- Born: Anne Weldon Bernard
- Died: 5 December 1746
- Buried: 13 December 1746 Bromham, Bedfordshire
- Spouses: Sir Robert Bernard, 3rd Bt. and Thomas Trevor, 1st Baron Trevor
- Issue: John, born c. 1695 from first husband; unknown; Robert Hampden-Trevor, 1st Viscount Hampden; Richard Trevor (1707–1771);
- Father: Robert Weldon (or Weildon) of St. Lawrence Jewry

= Anne Trevor, Baroness Trevor =

English aristocrat (died 1746)

Anne Weldon Bernard (died 5 December 1746) was an English aristocrat and philanthropist.

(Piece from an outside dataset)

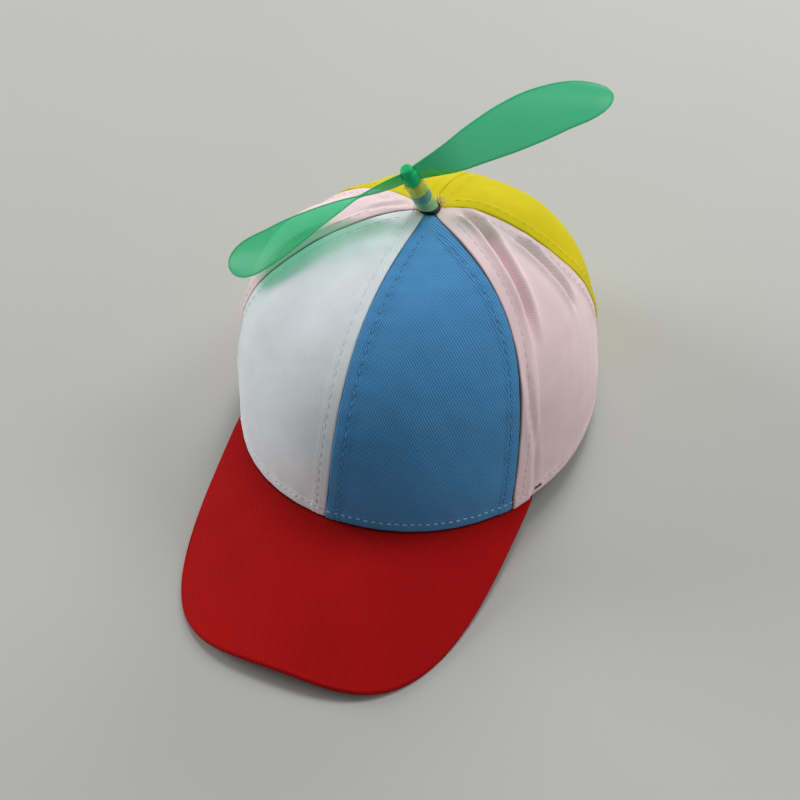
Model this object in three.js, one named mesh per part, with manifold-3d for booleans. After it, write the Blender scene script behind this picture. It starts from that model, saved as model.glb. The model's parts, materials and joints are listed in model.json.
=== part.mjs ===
// Propeller beanie: a soft cap of six sewn panels with a stiff peak, and a two-blade
// propeller that turns freely on a short leaning post at the crown's top.
// Millimetres, +Z up, the peak points to -Y. Left and right are as seen from in front.
// The crown and the peak are drawn in the rim's own frame, with the rim in the plane z = 0,
// and then pitched back until the rear rim and the peak's corners rest on the floor.
import * as THREE from "three";
import { mergeVertices } from "three/addons/utils/BufferGeometryUtils.js";
import Module from "manifold-3d";

const wasm = await Module();
wasm.setup();

// Crown
const RIM_HALF_WIDTH = 80;
const RIM_HALF_LENGTH = 94;
const CROWN_RISE = 93.7;
const APEX_BACK = 7.8;
const FRONT_RIM_RISE = 3.8;
const PANEL_WALL = 2;
const SEAM_GAP = 0.3;
const APEX_HOLE_RADIUS = 3.4;
const FOLD_WIDTH = 7;
const FOLD_DEPTH = 2.4;

// Peak
const PEAK_DEPTH = 62.6;
const PEAK_HALF_WIDTH = 65.7;
const PEAK_THICKNESS = 3;
const PEAK_EDGE_ROUND = 0.8;
const PEAK_SLOPE_DEGREES = 17.3;
const PEAK_CORNER_POWER = 3.3;
const TEMPLE_AZIMUTH = 61;
const CLOTH_SETTLE = 0.5;

// Post
const POST_TILT_DEGREES = 27.9;
const POST_HEADING_DEGREES = 242.4;
const POST_FORWARD = 1;
const RING_RADIUS = 4.9;
const RING_HEIGHT = 1.4;
const PIN_RADIUS = 1.5;
const PIN_FLANGE_RADIUS = 5;
const PIN_FLANGE_HEIGHT = 1.2;
const PIN_IN_HUB = 5.4;
const SLEEVE_RADIUS = 4.2;
const SLEEVES_LENGTH = 16.5;
const RUNNING_CLEARANCE = 0.3;
const SLEEVES = [
  { name: "sleeve_green", share: 0.36, colour: 0x8fbf9a },
  { name: "sleeve_blue", share: 0.28, colour: 0x5f9aa6 },
  { name: "sleeve_yellow", share: 0.36, colour: 0xc3c94a },
];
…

Anne Weldon was the daughter of Robert Weldon (or Weildon) of St. Lawrence Jewry, who was a mercer in Fleet Street, London. On 26 May 1692 she married Sir Robert Bernard, 3rd Bt., at St. Margaret's Church, Westminster. Their son John, born c. 1695 in Brampton, Huntingdonshire, became forth Baronet.

She became the second wife of Thomas Trevor, 1st Baron Trevor, on 25 September 1704. They had three sons, the second of whom, Robert Hampden-Trevor, 1st Viscount Hampden, succeeded to Trevor's barony after his elder brothers (issue of Trevor's first wife, Elizabeth Searle) died. Her third son, Richard Trevor (1707–1771), was Bishop of St Davids from 1744 to 1752, and then Bishop of Durham.

She was a signatory to Thomas Coram's petition to King George II to establish the Foundling Hospital. She signed on 2 December 1734.

She died on 5 December 1746, and was buried on 13 December 1746 at Bromham, Bedfordshire.